▸ Exercise goal
Please give back word for word the lines below, from the first one through the one with "import * as THREE from 'three';".

▸ Data lines

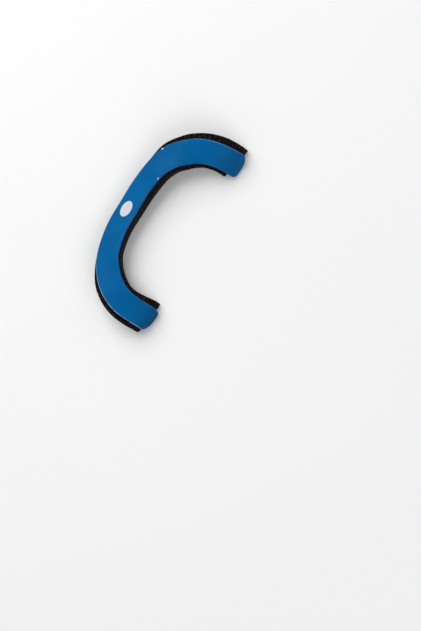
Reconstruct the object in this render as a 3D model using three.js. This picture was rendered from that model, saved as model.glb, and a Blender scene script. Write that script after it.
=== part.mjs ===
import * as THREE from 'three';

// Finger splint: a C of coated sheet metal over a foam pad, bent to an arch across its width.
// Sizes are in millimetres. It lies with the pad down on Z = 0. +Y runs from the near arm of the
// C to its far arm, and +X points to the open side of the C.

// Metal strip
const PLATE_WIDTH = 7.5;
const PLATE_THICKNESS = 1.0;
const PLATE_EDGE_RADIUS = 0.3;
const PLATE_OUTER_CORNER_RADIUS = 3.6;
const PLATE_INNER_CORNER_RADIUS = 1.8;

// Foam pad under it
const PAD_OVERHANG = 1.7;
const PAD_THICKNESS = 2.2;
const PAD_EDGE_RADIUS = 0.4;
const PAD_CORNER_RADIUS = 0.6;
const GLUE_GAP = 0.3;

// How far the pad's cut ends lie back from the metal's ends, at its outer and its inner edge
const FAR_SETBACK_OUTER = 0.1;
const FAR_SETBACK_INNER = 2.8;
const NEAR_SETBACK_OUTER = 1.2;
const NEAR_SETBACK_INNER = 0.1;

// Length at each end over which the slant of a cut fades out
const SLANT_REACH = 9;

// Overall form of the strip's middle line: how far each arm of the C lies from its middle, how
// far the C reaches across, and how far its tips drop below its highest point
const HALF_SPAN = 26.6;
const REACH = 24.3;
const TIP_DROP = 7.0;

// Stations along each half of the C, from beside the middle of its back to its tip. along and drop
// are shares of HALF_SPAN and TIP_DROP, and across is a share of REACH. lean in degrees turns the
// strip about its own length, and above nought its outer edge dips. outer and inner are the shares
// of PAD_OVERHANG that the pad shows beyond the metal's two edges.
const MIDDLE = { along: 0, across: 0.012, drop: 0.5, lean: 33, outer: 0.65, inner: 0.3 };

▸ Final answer
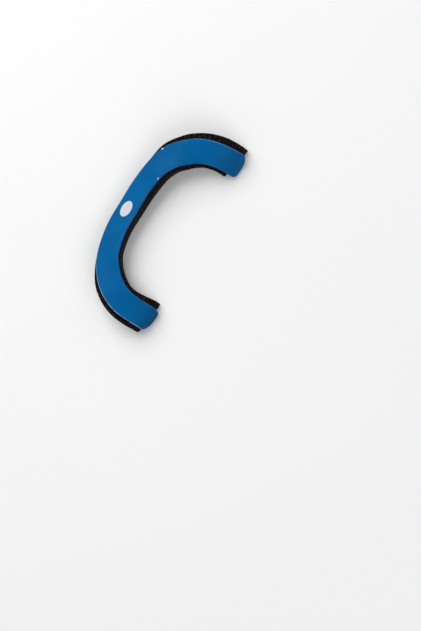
Reconstruct the object in this render as a 3D model using three.js. This picture was rendered from that model, saved as model.glb, and a Blender scene script. Write that script after it.
=== part.mjs ===
import * as THREE from 'three';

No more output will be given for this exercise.